Metro West Ambulance
- Founded: 1953
- Founder: James D. Fuiten
- Headquarters: 45°32′42″N 122°55′36″W﻿ / ﻿45.544877°N 122.926776°W, Hillsboro, Oregon, United States
- Area served: Oregon Coast
- Services: Medical transport
- Website: www.metrowest.fm

= Metro West Ambulance =

Emergency service in Oregon, US

Metro West Ambulance is an ambulance company based in the U.S. state of Oregon with ambulances and wheelie vans along the Oregon Coast (under the names Pacific West Ambulance, Bay Cities Ambulance, and Medix Ambulance). Metro West also manages the Vernonia Volunteer Ambulance Association.
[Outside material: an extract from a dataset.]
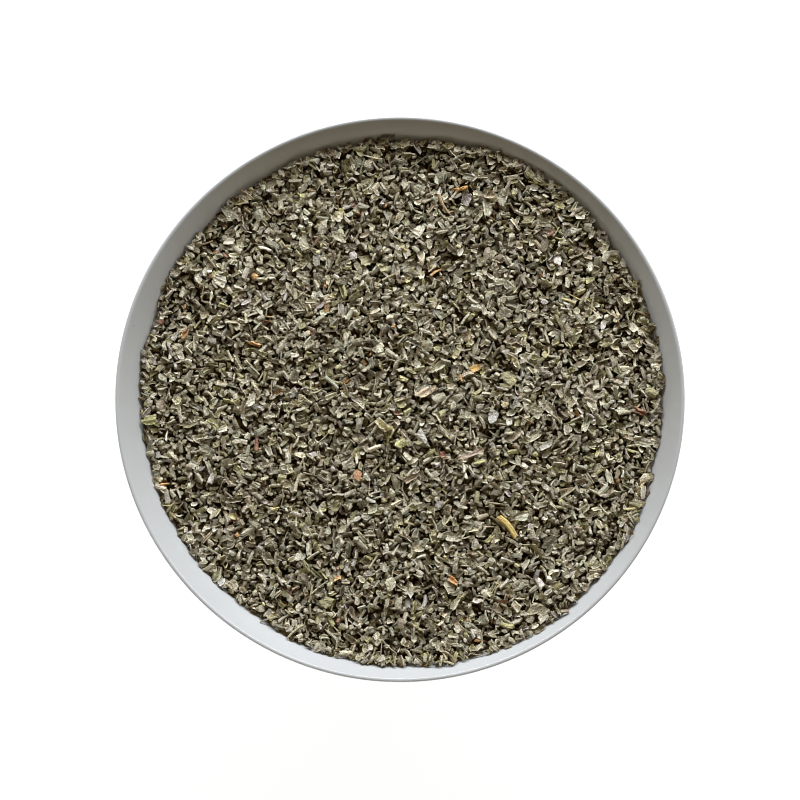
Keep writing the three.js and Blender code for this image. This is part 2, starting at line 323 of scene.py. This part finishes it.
def blade(count, along, across, length, width, turning, ridge, rim, rough):
    """Upper sides of pieces of leaf: length along X, curled about X, ridged along it, with a raised margin.
    Gives places, section normals and how far each point stands out, as flakes by rows by points."""
    u = np.linspace(-1, 1, along + 1)[None, :, None]
    v = np.linspace(-1, 1, across + 1)[None, None, :]
    turn = rng.uniform(*turning, (count, 1, 1)) * (1 + CURL_CHANGE * jitter(count, along + 1, 1))
    kind = rng.random((count, 1, 1))

    def heading(place):
        bent = np.where(kind < C_CURLS + S_CURLS, 1.6 * place**2 - 0.5, np.tanh(V_SHARPNESS * place))
        return turn / 2 * np.where(kind < C_CURLS, place, bent)

    middle = heading((v[..., 1:] + v[..., :-1]) / 2)
    half = sizes(width, count) / 2 * (1 - TAPER * jitter(count, 1, 1) * u)
    nothing = np.zeros((count, along + 1, 1))
    y = half * np.concatenate([nothing, np.cumsum(np.cos(middle), 2)], 2) * 2 / across
    z = half * np.concatenate([nothing, np.cumsum(np.sin(middle), 2)], 2) * 2 / across
    y -= y.mean(2, keepdims=True)
    z -= z.mean(2, keepdims=True)
    ny, nz = -np.sin(heading(v)), np.cos(heading(v))
    waves = rng.uniform(*RIDGES, (count, 1, 1))
    phase = rng.uniform(0, 2 * math.pi, (count, 1, 1))
    lift = ridge * np.cos(math.pi * waves * v + phase) * rng.uniform(*RIDGE_STRENGTHS, (count, 1, 1))
    margin = rim * (np.abs(v) ** MARGIN_POWER + END_MARGIN * np.abs(u) ** MARGIN_POWER)
    lift = lift + margin * rng.uniform(*MARGIN_STRENGTHS, (count, 1, 1))
    lift = lift + rough * jitter(count, along + 1, across + 1)
    y, z = y + ny * lift, z + nz * lift
    long = sizes(length, count) / 2
    x = long * (u + RAGGED * jitter(count, along + 1, across + 1)) + SKEW * jitter(count, 1, 1) * y
    z = z + ARCH * jitter(count, 1, 1) * long * u**2
    corner = (np.abs(u) == 1) & (np.abs(v) == 1)
    keep = 1 - CORNER_LOSS * rng.random(x.shape) * corner
    places = np.stack([x * keep, y * keep, z], 3)
    normals = np.stack([np.zeros_like(ny), ny, nz], 3)
    return places, normals, lift


def grid_faces(along, across):
    """Quads of a grid's upper side, and its border, anticlockwise."""
    row = across + 1
    quads = [
        (i * row + j, (i + 1) * row + j, (i + 1) * row + j + 1, i * row + j + 1)
        for i in range(along)
        for j in range(across)
    ]
    border = [i * row for i in range(along)] + [along * row + j for j in range(across)]
    border += [i * row + across for i in range(along, 0, -1)] + list(range(across, 0, -1))
    return quads, border


def shade_of(lift, strength):
    """Painted light and shade: ridges and margins that stand out are painted lighter, and creases darker.
    """
    return np.clip(1 + strength * lift / 0.1, 0.5, 1.5)


def chip_shapes(count, length, width, along, across, rough, strength):
    """Chips of leaf, closed underneath by a low point."""
    bent = CHIP_TURNS, CHIP_RIDGE, CHIP_MARGIN, rough
    places, _, lift = blade(count, along, across, length, width, *bent)
    places = places.reshape(count, -1, 3)
    quads, border = grid_faces(along, across)
    lowest = places[..., 2].min(1, keepdims=True)
    dished = (places[:, border, 2].mean(1, keepdims=True) - places[..., 2].mean(1, keepdims=True)).clip(0)
    keel = places.mean(1, keepdims=True)
    keel[..., 2] = lowest - KEEL_FOR_DISH * dished - rng.uniform(*KEEL_DEPTHS, (count, 1))
    points = np.concatenate([places, keel], 1)
    bottom = points.shape[1] - 1
    faces = quads + [(border[(i + 1) % len(border)], border[i], bottom) for i in range(len(border))]
    shade = shade_of(lift.reshape(count, -1), strength)
    shade = np.concatenate([shade, np.full((count, 1), KEEL_SHADE)], 1)
    return points, faces, shade


def roll_shapes(count, length, width, along, across):
    """Leaf dried into C, S and V folds and rolls, with a thickness all over."""
    bent = ROLL_TURNS, ROLL_RIDGE, ROLL_MARGIN, ROLL_ROUGHNESS
    places, normals, lift = blade(count, along, across, length, width, *bent)
    under = places - normals * rng.uniform(*ROLL_THICKNESS, (count, 1, 1, 1))
    points = np.concatenate([places.reshape(count, -1, 3), under.reshape(count, -1, 3)], 1)
    quads, border = grid_faces(along, across)
    beneath = places[0].size // 3
    faces = quads + [tuple(beneath + corner for corner in reversed(quad)) for quad in quads]
    for i, a in enumerate(border):
        b = border[(i + 1) % len(border)]
        faces.append((b, a, beneath + a, beneath + b))
    shade = shade_of(lift.reshape(count, -1), ROLL_SHADE)
    return points, faces, np.concatenate([shade, ROLL_UNDERSIDE_SHADE * shade], 1)


def crumb_shapes(count, low, high):
    """Granular crumbs: a squashed, uneven solid of twenty faces."""
    t = (1 + 5**0.5) / 2
    ball = np.array(
        [[-1, t, 0], [1, t, 0], [-1, -t, 0], [1, -t, 0], [0, -1, t], [0, 1, t],
         [0, -1, -t], [0, 1, -t], [t, 0, -1], [t, 0, 1], [-t, 0, -1], [-t, 0, 1]]
    ) / math.hypot(1, t)
    faces = [(0, 11, 5), (0, 5, 1), (0, 1, 7), (0, 7, 10), (0, 10, 11), (1, 5, 9), (5, 11, 4),
             (11, 10, 2), (10, 7, 6), (7, 1, 8), (3, 9, 4), (3, 4, 2), (3, 2, 6), (3, 6, 8),
             (3, 8, 9), (4, 9, 5), (2, 4, 11), (6, 2, 10), (8, 6, 7), (9, 8, 1)]
    size = rng.uniform(low, high, (count, 1, 1))
    across, upright = rng.uniform(*CRUMB_WIDTHS, count), rng.uniform(*CRUMB_HEIGHTS, count)
    squash = np.stack([np.ones(count), across, upright], 1)
    bumps = rng.uniform(*CRUMB_BUMPS, (count, len(ball), 1))
    points = ball[None] * size / 2 * squash[:, None, :] * bumps
    return points, faces, CRUMB_SHADES[0] + CRUMB_SHADES[1] * bumps[..., 0]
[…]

In addition to daily emergency ambulance services, Metro West also serves customers through a comprehensive wheelchair van service, special event medical support for Portland's Moda Center, the Oregon State Fair, and many other events throughout the year. Metro West also offers community medical and preparedness training with Education for Life through the American Heart Association.

==Accreditation==
Metro West Ambulance is accredited through the Commission on Accreditation of Ambulance Services.

==Competitive bidding==
In 1996, Metro West Ambulance competed for the Washington County medical transport contract.

In 1997 Metro West won the Washington County, Oregon contract for 9-1-1 dispatch.

In 2006, Clackamas County, Oregon accepted a no-bid contract from Metro West competitor AMR over objections. Metro West was not present during the final discussions.

In 2007, unionized medics for area ambulance companies approved a strike. Their chief complaint centered on pay and benefits, with their company being compared to Metro West.

In 2008, Metro West lost a bid for BLS transports in Eugene, Oregon. Later, in 2015, Metro West won the Eugene/Springfield BLS transport contract, and began service on February 1, 2015.